Female orgasm is a topic shrouded in mystery – not just for sexually awkward boyfriends, but for biologists too. We know, for example, that lots of animals have clitorises, yet a surprising number of female mammals don’t seem to experience orgasms at all.
This has led researchers to some new discoveries and debates – and some intriguing new theories – about the “what,” the “when,” and the “why” of the female orgasm.
At first glance, the “why” might seem like the easiest question to answer: We have orgasms because they feel great. But from an evolutionary perspective, the answer isn’t so obvious. Sure, it makes sense for male orgasms to feel great, because males who have lots of orgasms can produce lots of children – but a female doesn’t need to have an orgasm to fertilize her eggs. In fact, it’s in her genes’ best interest for her to fight off most of the sexual advances she gets, so she doesn’t end up carrying the offspring of some random loser.
When we look at some of the things that happen in a woman’s body during orgasm, though, we start to find some clues about how sexual pleasure actually does help her select mates. For example, the muscle contractions involved in a woman’s orgasm help push sperm up into the uterus – while some studies have found that similar contractions can push sperm away from the uterus if a woman isn’t a huge fan of her partner. In other words, orgasm, or lack thereof, may be a way for women’s bodies to instinctively accept or reject a mate.
Some researchers think another part of the answer may actually lie in male anatomy. For example, in her book “The Case of the Female Orgasm,” Elisabeth Lloyd argues that because male and female sexual anatomy is so structurally similar (the clitoris, for example, is almost identical to the head of the penis), women can have orgasms – essentially – because men can.
It’s a view that’s taken a lot of heat, in both the mainstream press and the scientific community. One counter-argument that’s been gaining traction says that if female orgasm is directly related to male orgasm, we should expect to find very similar orgasmic function in genetically similar opposite-sex pairs – twins, for example – but no one’s yet been able to find any such correlation. In fact, one recent study found that while same-sex twins do share similar orgasmic function, opposite-sex twins don’t. But then again, that study has been criticized for using self-reported data, which means the jury’s still out on that particular angle of the debate.
Another recent self-reported study, by Brendan Zietsch of the University of Queensland and Pekka Santtila of Finland’s Abo Akedemi University, seems to deepen the mystery even further. Zietsch and Santtila found that the ability of a particular woman to have an orgasm doesn’t seem to have anything to do with…well, with much of anything, apparently:
We found zero to weak phenotypic correlations between all three orgasm rates and all other 19 traits examined, including occupational status, social class, educational attainment, extraversion, neuroticism, psychoticism, impulsiveness, childhood illness, maternal pregnancy stress, marital status, political liberalism, restrictive attitudes toward sex, libido, lifetime number of sex partners, risky sexual behavior, masculinity, orientation toward uncommitted sex, age of first intercourse, and sexual fantasy. Furthermore, none of the correlations had significant genetic components.

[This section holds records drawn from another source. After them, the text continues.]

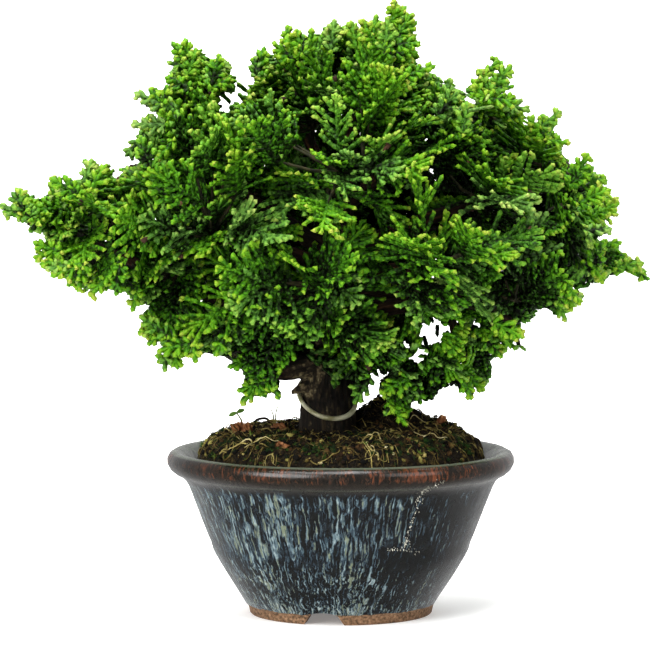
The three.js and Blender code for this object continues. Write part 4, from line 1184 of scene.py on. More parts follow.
crownForm = {
    "centre": (0, 0, 150),
    # the crown's outline from the front, as x and z: over the top from left to right, then back below
    "outline": [
        (-136.3, 164), (-132, 163.5), (-131.3, 169), (-128, 170), (-124, 165.5), (-119.2, 166.5),
        (-117, 169.3), (-116, 174.6), (-114.3, 175), (-112, 171), (-108.8, 174), (-106, 172),
        (-103.5, 175.5), (-101.6, 178.9), (-102.5, 181.4), (-99.7, 181.8), (-97.8, 178.4), (-95.4, 180),
        (-93.8, 180), (-92.5, 175.5), (-89, 174.5), (-86.9, 178), (-83, 179.5), (-79, 180), (-71.5, 180.4),
        (-73.5, 181.6), (-74, 183.7), (-79.2, 185), (-86.4, 183.2), (-84.5, 187.4), (-80.2, 191),
        (-75, 191), (-79.2, 192.5), (-83.4, 196), (-80, 197.4), (-76.4, 199.2), (-74, 198), (-74.3, 200.4),
        (-77.3, 202.2), (-80.4, 204.6), (-81.8, 208.6), (-79.2, 207.4), (-77, 205), (-76, 210), (-74, 210),
        (-72, 207.4), (-69.4, 211.4), (-68.4, 208.6), (-69.7, 215), (-67.4, 218), (-69, 221),
        (-66.4, 223.6), (-67, 228.6), (-65, 228.4), (-64, 224.4), (-62.1, 229.6), (-60.4, 225),
        (-57.8, 226.2), (-54.5, 223), (-53.6, 219.4), (-51.6, 220.3), (-48.6, 223.4), (-47, 221),
        (-45, 220.8), (-47, 217), (-44.4, 214.4), (-45, 210.5), (-40.6, 204.4), (-38.8, 202.6),
        (-38.3, 206), (-36.4, 211), (-34, 213), (-35.6, 216), (-36.4, 219), (-34.2, 222.5), (-32, 221),
        (-30.7, 226.5), (-28.3, 221.7), (-27, 224), (-27, 228.5), (-23, 226.6), (-24, 229.5),
        (-21.3, 234.8), (-19, 231), (-17.8, 233.2), (-16, 229), (-15, 231.4), (-13, 230), (-11.6, 233.8),
        (-8.6, 231.7), (-6, 235.7), (-2.7, 237.3), (0, 235), (4, 236.7), (7, 234), (8.3, 237.6), (11, 236),
        (13.8, 239.2), (15.8, 233.6), (18.5, 238.3), (19.5, 234), (20.7, 241.5), (20.9, 244.8), (23, 243),
        (25.3, 242.6), (25, 239), (28.4, 239.8), (27.5, 236), (30, 236.8), (28.2, 232.6), (31.2, 228.6),
        (29, 226.2), (30.3, 225), (29, 220.8), (29.8, 218), (33.5, 219), (37.3, 219.4), (35.5, 216.4),
        (39, 214.2), (40, 212), (43.4, 214), (44, 210), (47, 209.4), (47.8, 206.4), (48.8, 203.6),
        (50.4, 204.6), (52, 202), (55, 204), (54.6, 207), (50.2, 209.6), (52, 210.6), (52.4, 213.8),
        (54.6, 211.8), (54.8, 217.6), (58.4, 217.8), (58.4, 213), (60, 214), (60.2, 223), (62.8, 221.2),
        (62, 217), (64.8, 216), (67.6, 219.2), (66.4, 215), (68.8, 211.4), (66.6, 209.8), (64.4, 209),
        (66, 207.4), (69, 207), (70.8, 205), (68.4, 202.8), (75.2, 201.6), (71, 200), (72.8, 197),
        (69.6, 194), (74.3, 194), (74.9, 199), (77.8, 194.6), (79.8, 199.2), (81, 196), (83.6, 199),
        (87.6, 201), (86, 196.4), (84, 194), (86, 192), (88.6, 189.4), (91.2, 188.8), (87.4, 186.8),
        (88.4, 184.4), (90.2, 180), (92.6, 178.5), (94.6, 179.2), (98.7, 184), (96, 179.6), (100.3, 178.7),
        (101.8, 176.3), (105.6, 175), (105, 172), (107.4, 170), (107.2, 166.2), (110.9, 164.8),
        (109.2, 162.5), (110.7, 160.1), (107.2, 159.2), (104.2, 156.2), (107.8, 154.2), (102.6, 153),
        (100.7, 151), (102, 149), (105, 149.2), (106.6, 147), (109.2, 148.6), (112, 148.8), (111.2, 145),
        (114.6, 143.8), (117, 141.5), (120.6, 141), (119.6, 138.5), (121.8, 138.2), (123.2, 134.3),
        (118.3, 135.6), (112, 136.4), (107.3, 135.6), (105.2, 132.4), (102, 133), (98.3, 134.4),
        (95, 132.4), (92.4, 130.4), (93.4, 128), (96.6, 127.6), (96, 123.8), (91.6, 125.6), (92.8, 121.4),
        (89, 123.3), (90.3, 117), (86.4, 119), (82, 121.4), (77.3, 121), (76, 117.2), (72.6, 116.8),
        (72, 114), (73.3, 111), (69.4, 109), (67, 106.7), (64.6, 102.8), (62, 102.5), (59.8, 100),
        (60.4, 96.4), (59.9, 92.4), (57.4, 89.4), (55, 89.4), (52.2, 85.8), (48.3, 88.5), (45, 90.4),
        (40.2, 89.4), (38.4, 86.2), (36, 84.8), (32, 83.8), (29.2, 86), (27.4, 83), (27.6, 80),
        (26.4, 75.2), (24, 79), (17.6, 79.4), (17.2, 83), (20, 85.2), (15.8, 88.2), (16, 91.3),
        (18.8, 93.5), (19.6, 97.4), (14, 98.3), (11.4, 96), (9.4, 92), (8, 86.8), (5, 84.2), (3.3, 90.6),
        (0, 94), (-3, 90.5), (-5.6, 94.4), (-8, 97.5), (-18, 101), (-23, 97.3), (-25.6, 94), (-24.8, 85.6),
        (-27.8, 88.6), (-30.2, 86.7), (-34.5, 87), (-40, 83.6), (-39.4, 86.4), (-36.4, 88.7), (-41.4, 89.2),
        (-38.4, 91.6), (-39.4, 95.4), (-41.2, 98), (-45.3, 99.2), (-43.8, 102), (-46.4, 103),
        (-50.7, 103.3), (-53.6, 106.2), (-55.5, 103.8), (-58.4, 100.8), (-59.4, 103.4), (-62, 104.8),
        (-65, 104.4), (-65.2, 98), (-66.6, 100.6), (-68.3, 101.4), (-70.8, 97), (-70.9, 100.5),
        (-73.8, 100.6), (-70.9, 102.5), (-71.3, 104), (-73.2, 105.3), (-71.8, 107.2), (-74.5, 108.6),
        (-77.5, 108.1), (-77.9, 111), (-81, 112.5), (-79.8, 116.3), (-80.4, 119.2), (-76.6, 121.6),
        (-79.3, 123.3), (-81.6, 122.4), (-83.8, 121.4), (-82.7, 124.4), (-85, 126.7), (-87.4, 128.1),
        (-90.3, 127.5), (-93.5, 129.3), (-97.4, 129), (-100.8, 127), (-101.7, 129.6), (-105.6, 129),
        (-107, 131), (-109.5, 131.4), (-110, 133.4), (-113.5, 135.2), (-115.8, 135.7), (-115.2, 138.1),
        (-118, 138.2), (-117, 140.6), (-120, 140.6), (-118, 142.5), (-122.9, 143.1), (-119.9, 145.9),
        (-122.6, 148.8), (-118.8, 148), (-118.6, 151), (-119.9, 153), (-124.3, 153), (-125.3, 155.4),
        (-129.6, 157.7), (-131, 160.1), (-134.8, 161.1), (-132.4, 163)],
    # what the front view looks through: x, z, half width, half height
    "gaps": [(36.8, 111.6, 6.2, 6.4), (30.8, 102, 4, 3.2), (26, 107.4, 2, 2.4), (12.8, 90.8, 4.6, 4.4),
             (17.4, 95, 2.8, 3), (-46.2, 204.6, 4.2, 4.6), (53.5, 115.3, 3, 2.2), (45.5, 114.5, 2.2, 3.2)],
    "grain": 0.6, "mapX": (-150, 150), "mapZ": (60, 260),
    "depth": 92, "skew": (0.4, 0.22),
}
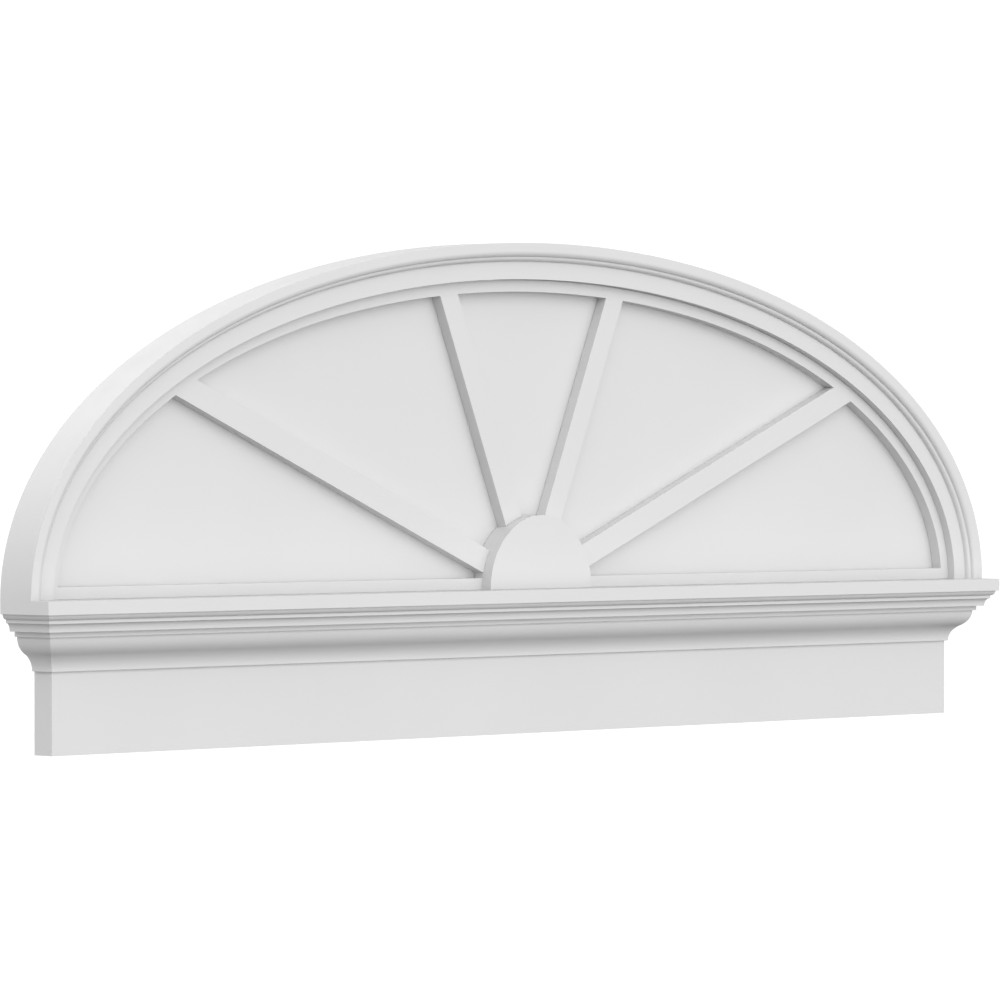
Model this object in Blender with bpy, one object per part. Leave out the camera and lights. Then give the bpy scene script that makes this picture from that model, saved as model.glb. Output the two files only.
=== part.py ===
"""Elliptical pediment: a moulded half-ellipse arch over a crown moulding and a frieze board.

All sizes are in metres, +Z is up and the front faces -Y. The wall is the plane y = 0, and the origin
is the middle of the wall face, at half the whole height and half the width.
"""
import math

import bmesh
import bpy
from mathutils import Euler, Matrix, Vector

# Overall
WIDTH = 1.524
ARCH_RISE = 0.3812
HAUNCH_SWELL = 0.0047  # how far the haunches bulge past a true ellipse, as a share of their radius
FIT_GAP = 0.0003

# Frieze board
BOARD_THICKNESS = 0.0265
FRIEZE_REVEAL = 0.0861

# Crown moulding, from its top down: heights of the members, then how far each one steps back
TOP_FILLET_HEIGHT = 0.0141
OVOLO_HEIGHT = 0.0056
COVE_FILLET_HEIGHT = 0.0036
COVE_HEIGHT = 0.0088
MIDDLE_FILLET_HEIGHT = 0.0054
BASE_FILLET_HEIGHT = 0.0003
TOP_FILLET_STEP = 0.0031
OVOLO_DEPTH = 0.0045
COVE_FILLET_STEP = 0.0006
COVE_DEPTH = 0.0046
SOFFIT_DEPTH = 0.0067
MIDDLE_FILLET_STEP = 0.0033
OGEE_DEPTH = 0.0206
BASE_FILLET_STEP = 0.0031
OGEE_SWEEP = math.radians(60)  # each of the ogee's two arcs turns by this much

# Arch moulding, from its outer edge inwards
ARCH_DEPTH = 0.0468
RIM_WIDTH = 0.0090
OUTER_ROUND_WIDTH = 0.0061
OUTER_ROUND_DROP = 0.0048
QUIRK_WIDTH = 0.0011
INNER_ROUND_WIDTH = 0.0040
INNER_ROUND_DROP = 0.0052
INNER_FACE_WIDTH = 0.0198

# Panel, tracery and hub
PANEL_THICKNESS = 0.0139
TRACERY_THICKNESS = 0.0132
RING_WIDTH = 0.0130
RAIL_HEIGHT = 0.0127
SPOKE_COUNT = 4
SPOKE_WIDTH = 0.0266
HUB_RADIUS = 0.0813
HUB_THICKNESS = 0.0263

# Facets
ARCH_SEGMENTS = 72
HUB_SEGMENTS = 48
ROUND_SEGMENTS = 4
OGEE_ARC_SEGMENTS = 6
OVERSHOOT = 0.01  # how far a cutter runs past the faces that it cuts

# Derived sizes
OGEE_RADIUS = OGEE_DEPTH / (2 * (1 - math.cos(OGEE_SWEEP)))
OGEE_HEIGHT = 2 * OGEE_RADIUS * math.sin(OGEE_SWEEP)
CROWN_HEIGHT = (TOP_FILLET_HEIGHT + OVOLO_HEIGHT + COVE_FILLET_HEIGHT + COVE_HEIGHT
                + MIDDLE_FILLET_HEIGHT + OGEE_HEIGHT + BASE_FILLET_HEIGHT)
CROWN_PROJECTION = (TOP_FILLET_STEP + OVOLO_DEPTH + COVE_FILLET_STEP + COVE_DEPTH + SOFFIT_DEPTH
                    + MIDDLE_FILLET_STEP + OGEE_DEPTH + BASE_FILLET_STEP)
ARCH_WIDTH = (RIM_WIDTH + OUTER_ROUND_WIDTH + QUIRK_WIDTH + INNER_ROUND_WIDTH + INNER_FACE_WIDTH)
BOARD_HEIGHT = CROWN_HEIGHT + FRIEZE_REVEAL
TOTAL_HEIGHT = BOARD_HEIGHT + FIT_GAP + ARCH_RISE
HALF_WIDTH = WIDTH / 2
HALF_BOARD = HALF_WIDTH - CROWN_PROJECTION
BOARD_TOP = BOARD_HEIGHT - TOTAL_HEIGHT / 2
SPRINGING = BOARD_TOP + FIT_GAP  # the level on which the arch, the panel and the hub stand
PANEL_INSET = ARCH_WIDTH + FIT_GAP
BAY_INSET = PANEL_INSET + RING_WIDTH
TRACERY_BACK = PANEL_THICKNESS + FIT_GAP
UPRIGHT = Euler((math.radians(90), 0, 0))  # stands a flat drawing up, facing -Y


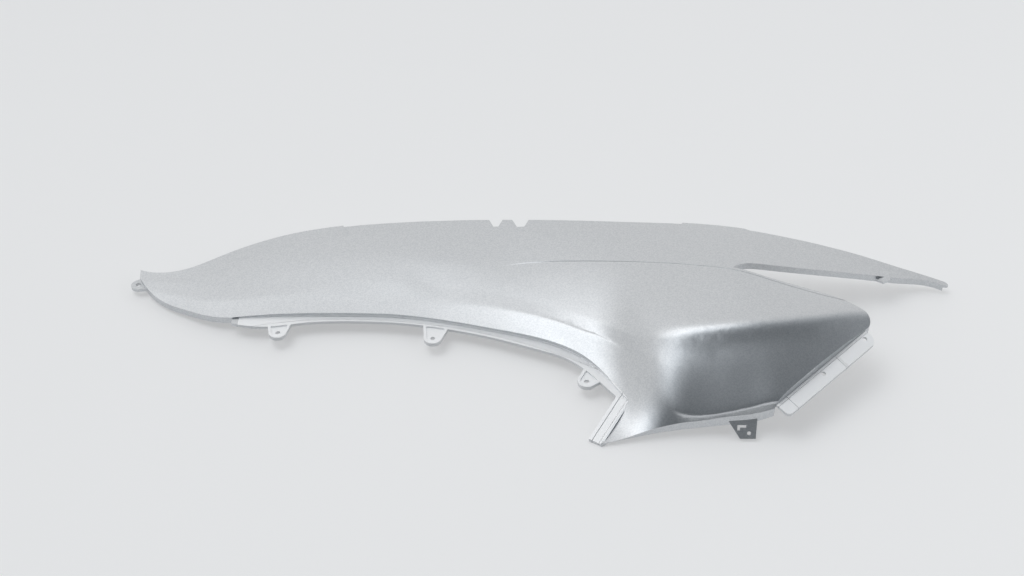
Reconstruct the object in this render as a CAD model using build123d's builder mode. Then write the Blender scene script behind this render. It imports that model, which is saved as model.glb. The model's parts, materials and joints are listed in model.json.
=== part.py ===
from build123d import *
from math import atan2, cos, degrees, hypot, radians, sin
import os

# Scooter rear side panel: one moulded shell, lying with its painted side up.
# Layout: x runs from the eyelet at the front to the tip of the tail finger, y from the
# lowest corner up to the seat edge, z up from the ground that the panel lies on.

# Walls and rims
wall = 2.6
rim_depth = 7.0

# Ledge along the engine arch and down the slanted corner
ledge_top = 12.6
ledge_wall = 3.0
ledge_width_slanted = 12.5
ledge_end_top = 0.8
ledge_edge = [
    (112, 149.5), (123, 146.6), (142, 144.5), (180, 150), (225.5, 152.4), (274.7, 149.6), (319, 141.3),
    (363, 128.7), (406.3, 112), (425.8, 103.6), (439.5, 93.8), (461.4, 68.4),
]

# Screw tabs on the ledge: x and y of the hole, and the direction that the tab points
tab_places = [(158.0, 137.4, -90.0), (306.0, 129.2, -98.0), (449.5, 70.4, -128.0)]
tab_wall = 4.0
tab_recess = 1.4
tab_tip_radius = 8.6
tab_root_radius = 3.0
tab_half_width = 13.0
tab_reach = 19.0
tab_rim = 2.6
screw_hole = 4.6

# Eyelet at the front end
eyelet_place = (9.4, 214.2)
eyelet_radius = 7.4
eyelet_hole = 5.2
eyelet_wall = 3.0
eyelet_top = 6.6
eyelet_arm = [(14.5, 222.5), (21.0, 211.0)]
eyelet_arm_radius = 3.0

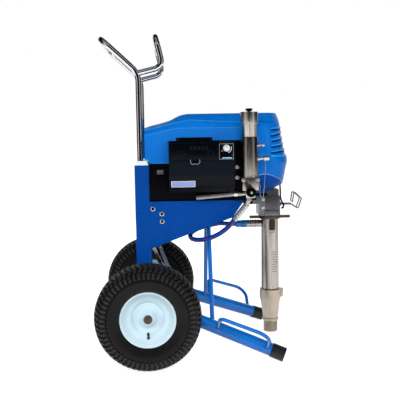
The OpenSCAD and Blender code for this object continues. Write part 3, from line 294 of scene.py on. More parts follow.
def bevelled(node_name, width, segments):
    """A copy of a CAD node with its hard edges rounded."""
    source = nodes[node_name]
    bm = bmesh.new()
    bm.from_mesh(source.data)
    bmesh.ops.remove_doubles(bm, verts=bm.verts, dist=2e-6)
    bmesh.ops.dissolve_limit(bm, angle_limit=radians(0.6), verts=bm.verts, edges=bm.edges)
    hard = [e for e in bm.edges if len(e.link_faces) == 2 and e.calc_face_angle(0) > radians(HARD_EDGE)]
    bmesh.ops.bevel(bm, geom=hard, offset=width * MM, offset_type="OFFSET", segments=segments, profile=0.6,
                    affect="EDGES", clamp_overlap=True)
    mesh = bpy.data.meshes.new(node_name + "_edges")
    bm.to_mesh(mesh)
    bm.free()
    return add_piece(node_name + "_shell", mesh, LOOK[node_name], source["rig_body"], slot_of[node_name],
                     stands_for=[node_name], angle=40)


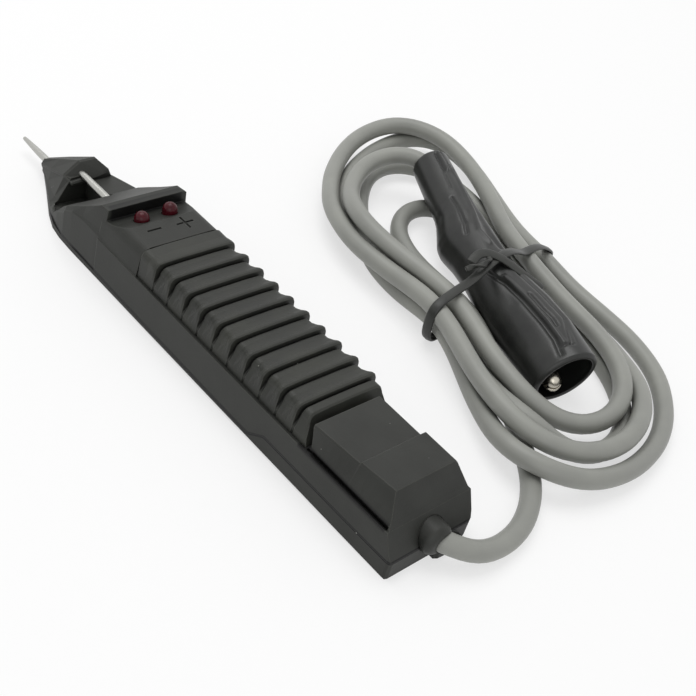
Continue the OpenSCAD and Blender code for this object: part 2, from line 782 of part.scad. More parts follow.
// Teeth along the mouth of a jaw, from the tip back to near the rivet
tooth_n = floor((jaw_l - 6) / tooth);
function teeth(base, rise, shift) = [
  for (i = [0 : tooth_n]) [pivot_s + jaw_l - 1 - (i + shift) * tooth, base + rise * (i % 2)]
];

// A jaw seen from the side, above the line where the two jaws meet
function jaw_side(lever) = concat(
  [[pivot_s + jaw_l, 0.25], [pivot_s + jaw_l, 1.9], [pivot_s + jaw_l - 0.5, 2.6],
    [pivot_s + jaw_l - 1.6, 3], [pivot_s + 12, 3.1], [pivot_s + 3, 2.8], [pivot_s - 3, 3]],
  lever,
  [[pivot_s - 3.6, 2], [pivot_s - 2.2, -1.2], [pivot_s + 2.2, -1.4], [pivot_s + 4.4, 0.2]],
  [for (i = [tooth_n : -1 : 0]) teeth(0.2, 0.6, 0.5)[i]]
);

module jaw_profile(points, w) {
  rotate([90, 0, 0]) linear_extrude(w, center = true) polygon(points);
}

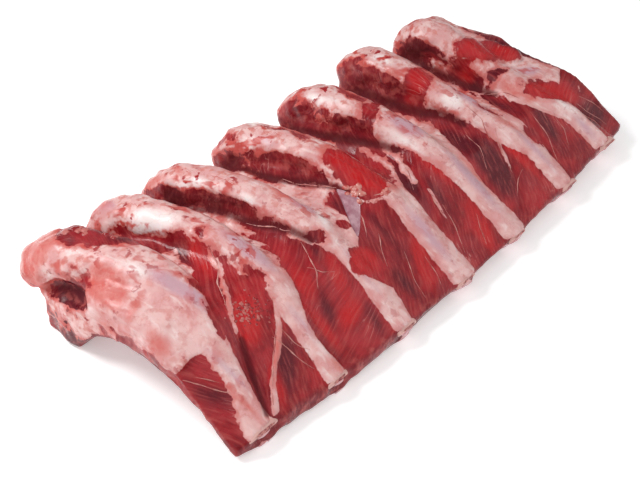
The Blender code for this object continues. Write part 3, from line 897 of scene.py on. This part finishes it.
def lumps(name, heaps, material, longer):
    """Small uneven lumps pressed into the flesh, thick in the middle of each heap."""
    verts, faces = [], []
    for x, y, spread_x, spread_y, count, size in heaps:
        for _ in range(count):
            u, v = x + spread_x * draw.normal() * 0.5, y + spread_y * draw.normal() * 0.5
            hit, normal = on_skin(u, v)
            scale = size * draw.uniform(0.55, 1.25)
            ranges = ((1, longer), (0.8, 1.2), (0.35, 0.65))
            stretch = scale * np.array([draw.uniform(*limits) for limits in ranges])
            spin = draw.uniform(0, 2 * math.pi)
            seed = int(draw.integers(1000))
            if hit is None:
                continue
            shape = ball_points * (1 + 0.35 * wander(ball_points, 0.9, seed)[:, None]) * stretch
            turn = normal.to_track_quat("Z", "Y").to_matrix() @ Matrix.Rotation(spin, 3, "Z")
            middle = hit - normal * 0.15 * scale
            first = len(verts)
            verts += [middle + turn @ Vector(p) for p in shape]
            faces += [tuple(first + i for i in face) for face in ball_faces]
    new_piece(name, verts, faces, material)


# Soft crumbly fat, salmon with some red.
soft_fat, tree = new_material("soft_fat")
clouds = add(tree, "TexNoise", Vector=add(tree, "NewGeometry"), Scale=1 / (4 * MM))
clouds = add(tree, "MapRange", Value=clouds, From_Min=0.4, From_Max=0.62)
crumb_colour = add(tree, "Mix", data_type="RGBA", _0=clouds, _6="#cd8a80", _7="#b03f3a")
gloss = add(tree, "MapRange", Value=clouds, To_Min=0.25, To_Max=0.42)
shader = add(tree, "BsdfPrincipled", Base_Color=crumb_colour, Roughness=gloss)
add(tree, "OutputMaterial", Surface=shader)
lumps("fat_crumbs", CRUMBS, soft_fat, 1.3)

# Wet torn meat, dark red with pale threads of fat.
torn_trim, tree = new_material("torn_trim")
clouds = add(tree, "TexNoise", Vector=add(tree, "NewGeometry"), Scale=1 / (7 * MM), Detail=3.0)
clouds = add(tree, "MapRange", Value=clouds, From_Min=0.46, From_Max=0.58)
scrap_colour = add(tree, "Mix", data_type="RGBA", _0=clouds, _6="#8a161c", _7="#b8655f")
gloss = add(tree, "MapRange", Value=clouds, To_Min=0.2, To_Max=0.4)
shader = add(tree, "BsdfPrincipled", Base_Color=scrap_colour, Roughness=gloss)
add(tree, "OutputMaterial", Surface=shader)
lumps("trim_scraps", SCRAPS, torn_trim, 1.8)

In short, a woman’s orgasm ability doesn’t appear to be statistically correlated with her psychology, financial status, sexual behavior – or even her genes. Looks like we may still be a long way from understanding what makes some women more orgasmic than others.
On the other hand, the question of “when” – i.e., when in our evolutionary history female orgasm became important – may provide some interesting clues to the “what” and “why” puzzles.
Some biologists claim that certain female mammals – pigs and several monkey species, for example – don’t experience orgasm at all. Debates about these questions continue to rage, though, because the definition of female orgasm can be hard to pin down in other species. We can’t exactly ask a gibbon, “Was it good for you?” so we’re left with a hodgepodge of techniques – mostly analyses of vocalizations and other behavioral indicators.
Meanwhile, Concordia University neurochemist Jim Pfaus has found that female rats’ brains respond to clitoral stimulation almost identically to the way human brains do (in answer to your burning question, Pfaus and his grad students pleasure their lady rats with little paintbrushes). And since even reptiles like crocodiles have clitorises, it seems likely that female sexual pleasure – at least, from clitoral stimulation – was hard-wired into vertebrate brains long before mammals even existed.
Since animals with such different bodies seem to respond so similarly to sexual pleasure, what exactly constitutes a female orgasm may depend on a species’ biology – and maybe even on the individual female – more than any hard-and-fast definition can easily accomodate. As just about any woman will tell you, no two women are alike when it comes to sex – and that actually hints at a profound idea about female sexual pleasure: Unlike in males, it’s not so much an incentive to just have sex period, but to have it with the right partners in the right ways.
So if you’re a woman, be proud of your pickyness – it’s built into your biology. And if you’re a sexually awkward boyfriend… well, just remember that learning what she likes is a big part of the fun.